Some data on wristband sales from Eric Curl’s Soggy St. Patrick’s fest dries up drinkers:
St. Patrick’s Day Festival daily $5 wristband sales
Friday: 12,655
Saturday: 45,595
Sunday: 13,124
Monday: 8,199
Total number sold: 79,573 ($397,865 in revenue)
That’s almost exactly the same number of wristbands that sold in the much shorter festival in 2013. Consider those numbers for a second: huge Saturday, with dramatically smaller crowds on Friday and Sunday. And a steep drop off in sales on the actual day of the parade (paradegoers can drink without a wristband but they must have one if they want to drink outside after the parade finishes). Frankly, based on the sparse crowds in the City Market area on the afternoon of St. Patrick’s Day and the fact that a couple of wristband tents weren’t even open where they were supposed to be, I’m a little surprised that even 8,000 were sold that day.
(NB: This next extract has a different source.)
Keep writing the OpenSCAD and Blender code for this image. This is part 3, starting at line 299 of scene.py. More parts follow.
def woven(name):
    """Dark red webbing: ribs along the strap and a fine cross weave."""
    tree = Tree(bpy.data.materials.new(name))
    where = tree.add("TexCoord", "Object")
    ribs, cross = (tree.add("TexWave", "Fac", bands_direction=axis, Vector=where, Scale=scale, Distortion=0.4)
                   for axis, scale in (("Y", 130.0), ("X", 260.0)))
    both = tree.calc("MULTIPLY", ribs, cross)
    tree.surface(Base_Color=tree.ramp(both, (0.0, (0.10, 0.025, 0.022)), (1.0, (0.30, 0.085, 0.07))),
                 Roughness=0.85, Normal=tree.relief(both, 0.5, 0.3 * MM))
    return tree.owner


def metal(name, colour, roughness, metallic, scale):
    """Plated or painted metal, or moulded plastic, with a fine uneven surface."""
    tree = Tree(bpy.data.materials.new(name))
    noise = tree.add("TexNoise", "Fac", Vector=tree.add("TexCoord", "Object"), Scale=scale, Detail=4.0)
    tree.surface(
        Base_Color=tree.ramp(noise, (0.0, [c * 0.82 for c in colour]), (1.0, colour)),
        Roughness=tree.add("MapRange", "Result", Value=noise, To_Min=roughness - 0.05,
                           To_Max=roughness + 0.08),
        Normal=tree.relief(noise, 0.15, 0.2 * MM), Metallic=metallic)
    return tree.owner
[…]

By the way, the revenue goes to cover some costs and to pay for extra stages and bands (some of which were rained out this year and some of which were very poorly attended). I haven’t seen a number yet on the total cost of all the bands, wristband booths, additional staff time in planning, etc., but it was no doubt considerable.
Carrie Bligh with the Waterfront Association gives this explanation for the relatively weak numbers in Eric’s article: ““I have no doubt that if it didn’t rain, our sales would be in line with a four-day event.”
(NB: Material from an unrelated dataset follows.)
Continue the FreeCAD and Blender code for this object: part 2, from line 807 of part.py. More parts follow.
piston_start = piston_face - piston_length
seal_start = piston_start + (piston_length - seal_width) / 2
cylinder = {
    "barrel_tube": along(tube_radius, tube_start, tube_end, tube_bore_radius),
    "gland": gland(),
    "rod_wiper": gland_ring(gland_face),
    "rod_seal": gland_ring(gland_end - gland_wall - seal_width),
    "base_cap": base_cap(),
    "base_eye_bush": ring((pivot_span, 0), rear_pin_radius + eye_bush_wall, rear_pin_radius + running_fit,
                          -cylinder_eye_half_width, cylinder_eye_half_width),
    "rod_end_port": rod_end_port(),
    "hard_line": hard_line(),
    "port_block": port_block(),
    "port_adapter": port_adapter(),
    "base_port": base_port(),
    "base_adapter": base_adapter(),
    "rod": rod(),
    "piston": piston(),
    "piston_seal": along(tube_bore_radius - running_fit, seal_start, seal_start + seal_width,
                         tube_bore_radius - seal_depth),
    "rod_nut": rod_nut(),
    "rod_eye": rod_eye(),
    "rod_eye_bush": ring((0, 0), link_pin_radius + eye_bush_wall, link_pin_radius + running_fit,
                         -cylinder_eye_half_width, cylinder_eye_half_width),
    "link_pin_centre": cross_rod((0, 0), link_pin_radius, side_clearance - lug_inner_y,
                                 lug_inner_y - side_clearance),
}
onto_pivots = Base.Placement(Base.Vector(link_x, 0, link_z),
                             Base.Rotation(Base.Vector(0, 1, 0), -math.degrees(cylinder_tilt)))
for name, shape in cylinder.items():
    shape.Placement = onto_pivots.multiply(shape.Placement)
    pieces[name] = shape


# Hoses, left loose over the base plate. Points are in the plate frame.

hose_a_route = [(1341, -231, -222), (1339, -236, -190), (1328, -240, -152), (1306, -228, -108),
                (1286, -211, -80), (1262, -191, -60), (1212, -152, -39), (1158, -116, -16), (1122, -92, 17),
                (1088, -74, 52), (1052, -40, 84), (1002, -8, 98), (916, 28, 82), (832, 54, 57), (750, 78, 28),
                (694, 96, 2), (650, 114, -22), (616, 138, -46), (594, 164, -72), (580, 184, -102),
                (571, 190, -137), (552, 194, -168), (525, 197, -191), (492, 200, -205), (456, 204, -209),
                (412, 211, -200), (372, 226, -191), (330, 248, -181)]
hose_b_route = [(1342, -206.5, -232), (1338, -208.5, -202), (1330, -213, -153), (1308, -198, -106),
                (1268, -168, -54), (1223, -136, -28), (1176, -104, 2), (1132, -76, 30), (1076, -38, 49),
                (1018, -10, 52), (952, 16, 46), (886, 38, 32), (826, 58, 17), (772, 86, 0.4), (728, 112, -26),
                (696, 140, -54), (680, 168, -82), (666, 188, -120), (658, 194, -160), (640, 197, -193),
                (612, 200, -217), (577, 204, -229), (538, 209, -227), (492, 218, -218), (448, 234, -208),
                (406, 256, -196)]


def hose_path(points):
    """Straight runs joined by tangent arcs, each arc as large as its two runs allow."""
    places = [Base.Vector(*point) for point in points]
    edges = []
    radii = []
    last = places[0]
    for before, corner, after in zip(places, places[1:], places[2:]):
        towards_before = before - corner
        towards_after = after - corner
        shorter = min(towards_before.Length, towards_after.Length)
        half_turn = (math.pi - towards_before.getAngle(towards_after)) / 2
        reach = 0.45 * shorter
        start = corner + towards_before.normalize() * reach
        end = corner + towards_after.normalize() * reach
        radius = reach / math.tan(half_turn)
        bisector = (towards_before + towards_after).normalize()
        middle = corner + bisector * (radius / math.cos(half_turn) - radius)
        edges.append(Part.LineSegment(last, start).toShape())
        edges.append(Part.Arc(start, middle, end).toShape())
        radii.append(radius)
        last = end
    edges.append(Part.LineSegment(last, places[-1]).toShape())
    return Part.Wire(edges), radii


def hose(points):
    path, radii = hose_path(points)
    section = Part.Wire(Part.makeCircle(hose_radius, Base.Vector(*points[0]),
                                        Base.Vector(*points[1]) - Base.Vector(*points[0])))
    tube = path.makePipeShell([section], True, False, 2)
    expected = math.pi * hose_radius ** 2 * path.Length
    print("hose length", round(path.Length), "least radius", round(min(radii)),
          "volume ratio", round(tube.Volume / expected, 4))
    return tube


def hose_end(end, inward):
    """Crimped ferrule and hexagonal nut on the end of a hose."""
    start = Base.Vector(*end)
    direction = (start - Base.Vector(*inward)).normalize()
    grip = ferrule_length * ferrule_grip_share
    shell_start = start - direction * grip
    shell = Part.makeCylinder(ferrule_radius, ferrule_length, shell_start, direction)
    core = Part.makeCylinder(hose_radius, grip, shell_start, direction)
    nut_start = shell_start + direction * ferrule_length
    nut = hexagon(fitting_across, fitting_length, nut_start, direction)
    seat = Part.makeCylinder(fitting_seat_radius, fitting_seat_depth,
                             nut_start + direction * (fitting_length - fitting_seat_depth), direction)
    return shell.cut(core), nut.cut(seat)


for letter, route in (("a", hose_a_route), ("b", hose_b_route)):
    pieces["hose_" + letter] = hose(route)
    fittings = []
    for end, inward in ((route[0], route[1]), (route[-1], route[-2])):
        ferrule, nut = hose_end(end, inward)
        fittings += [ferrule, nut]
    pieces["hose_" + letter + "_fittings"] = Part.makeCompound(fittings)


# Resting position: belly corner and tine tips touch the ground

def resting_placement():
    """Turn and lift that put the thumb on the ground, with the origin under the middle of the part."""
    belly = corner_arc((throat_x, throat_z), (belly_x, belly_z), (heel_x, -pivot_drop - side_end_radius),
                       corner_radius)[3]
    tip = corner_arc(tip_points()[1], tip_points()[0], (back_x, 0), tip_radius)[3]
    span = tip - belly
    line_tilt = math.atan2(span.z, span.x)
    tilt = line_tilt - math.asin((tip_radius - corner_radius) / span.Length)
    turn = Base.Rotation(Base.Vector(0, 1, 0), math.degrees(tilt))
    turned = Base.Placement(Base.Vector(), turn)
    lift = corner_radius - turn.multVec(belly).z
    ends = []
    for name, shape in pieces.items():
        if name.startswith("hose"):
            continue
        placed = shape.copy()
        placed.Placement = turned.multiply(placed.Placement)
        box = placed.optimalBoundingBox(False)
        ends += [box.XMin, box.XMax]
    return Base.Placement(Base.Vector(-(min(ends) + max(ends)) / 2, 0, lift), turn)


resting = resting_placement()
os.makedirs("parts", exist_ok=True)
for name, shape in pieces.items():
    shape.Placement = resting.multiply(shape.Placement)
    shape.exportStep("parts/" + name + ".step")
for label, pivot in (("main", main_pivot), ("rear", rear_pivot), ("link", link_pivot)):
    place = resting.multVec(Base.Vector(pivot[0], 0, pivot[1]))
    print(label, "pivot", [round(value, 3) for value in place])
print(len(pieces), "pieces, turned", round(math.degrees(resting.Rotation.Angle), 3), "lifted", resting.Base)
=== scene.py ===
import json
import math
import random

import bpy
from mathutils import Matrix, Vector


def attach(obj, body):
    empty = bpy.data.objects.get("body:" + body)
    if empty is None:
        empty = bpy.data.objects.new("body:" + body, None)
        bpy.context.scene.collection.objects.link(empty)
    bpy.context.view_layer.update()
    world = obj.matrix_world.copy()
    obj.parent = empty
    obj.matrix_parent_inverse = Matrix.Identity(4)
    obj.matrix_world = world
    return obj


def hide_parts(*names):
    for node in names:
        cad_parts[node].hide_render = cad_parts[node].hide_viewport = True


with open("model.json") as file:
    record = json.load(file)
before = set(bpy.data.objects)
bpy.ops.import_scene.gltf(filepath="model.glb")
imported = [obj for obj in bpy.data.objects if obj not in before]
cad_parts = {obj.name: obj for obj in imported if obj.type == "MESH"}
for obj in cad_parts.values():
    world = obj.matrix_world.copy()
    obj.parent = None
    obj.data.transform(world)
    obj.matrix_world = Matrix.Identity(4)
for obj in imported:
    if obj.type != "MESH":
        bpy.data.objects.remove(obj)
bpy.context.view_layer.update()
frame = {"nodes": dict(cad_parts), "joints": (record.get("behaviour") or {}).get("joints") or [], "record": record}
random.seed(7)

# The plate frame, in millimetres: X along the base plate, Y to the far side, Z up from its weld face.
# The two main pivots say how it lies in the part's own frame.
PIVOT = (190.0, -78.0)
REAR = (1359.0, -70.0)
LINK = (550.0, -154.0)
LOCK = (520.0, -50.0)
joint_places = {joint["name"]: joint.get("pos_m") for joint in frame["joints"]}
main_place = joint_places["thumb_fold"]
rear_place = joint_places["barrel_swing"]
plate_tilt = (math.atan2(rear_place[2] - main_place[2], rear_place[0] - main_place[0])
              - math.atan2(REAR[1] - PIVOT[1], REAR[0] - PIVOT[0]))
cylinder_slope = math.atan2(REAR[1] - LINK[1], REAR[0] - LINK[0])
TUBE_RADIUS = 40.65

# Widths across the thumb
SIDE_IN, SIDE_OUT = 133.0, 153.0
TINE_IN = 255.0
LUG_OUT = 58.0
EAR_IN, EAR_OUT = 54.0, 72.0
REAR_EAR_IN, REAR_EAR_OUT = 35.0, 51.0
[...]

Yes, the numbers would have been higher if the weather had been better, but that quote reflects a complete misreading of the situation. We’re attracting mainly people from the immediate area for hard partying days like that Saturday. Many of those people have to work regular jobs and live their regular lives. Saturday was the logical day to come into town, so they took advantage of it. Those same people aren’t going to come into Savannah and get plastered for four straight days.
And let’s face it: the weather wasn’t atypical for March. It was a little rainy on Sunday, and it was wet and a little chilly on Monday, but I walked around all day in jeans, a fleece, and a baseball cap. I was fine.
Next year, the biggest partying/drinking day will probably still be on Saturday, but are we going to try to milk this thing into a 5-day festival?
By the way, I don’t know what kinds of private discussions are held among tourism professionals about the mess we’ve made of St. Patrick’s Day, but it’s worth noting that Visit Savannah’s Instagram and Facebook made little effort to promote the bands, the drunkenness, the “party”. I don’t mean that as criticism at all, by the way. These are typical Visit Savannah posts around St. Patrick’s Day:
So let’s market St. Patrick’s Day not as a big drunken party but as a beautiful spring weekend when the city’s culture and hospitality are truly on display. We’ll get big crowds, sure, some of which are looking to drink heavily, but the various downtown venues can book bands and offer specials to absorb the vast majority of those who just come to party.
Maybe we should concentrate on just making St. Patrick’s Day into the best version of Savannah instead of into some sad knockoff of Bourbon Street.